Since the shale oil boom became widely recognized, praise has been rightly given to the thousands of small and mid-sized American oil & gas companies that have contributed so much to job and economic growth, not to mention national security, by whacking back import levels once thought irreversible.

Now many of those companies are struggling through a pricing cycle driven as much by OPEC manipulation as American production. The Economist headlined the economic warfare underway, Sheikhs v shale. Bloomberg news went the whole way with the headline: How OPEC Weaponized the price of Oil Against U.S. Drillers.
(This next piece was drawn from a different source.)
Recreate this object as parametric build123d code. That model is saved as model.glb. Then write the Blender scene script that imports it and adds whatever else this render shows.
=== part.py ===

Here's something to chew on: Energy Information Administration data shows that even as overall imports have plummeted from rising U.S. oil production, that part of the United States where the majority of refineries are located has seen a 30% increase in imports from the Middle East in the past several years. Imagine: our producers are legally constrained to sell only to U.S refineries while foreign producers can sell into both our markets and those of other nations. In short, foreign interests are free to ‘dump' oil into the very part of the market where so much new domestic production is trapped. Domestic producers have no legal means to compete on a level playing field.

If policymakers feel compelled to do something, why not propose revenue neutral incentives to bolster, rather than tax, U.S. oil production? And the obvious place to start: void the legislative ban on the sale of American crude oil into world markets.

If U.S. producers must deal with the prices set by OPEC production, they should at least be able to compete directly by selling to OPEC customers too. But antiquated laws illogically ban American companies from directly competing on the world stage. Perhaps it's finally time to change that.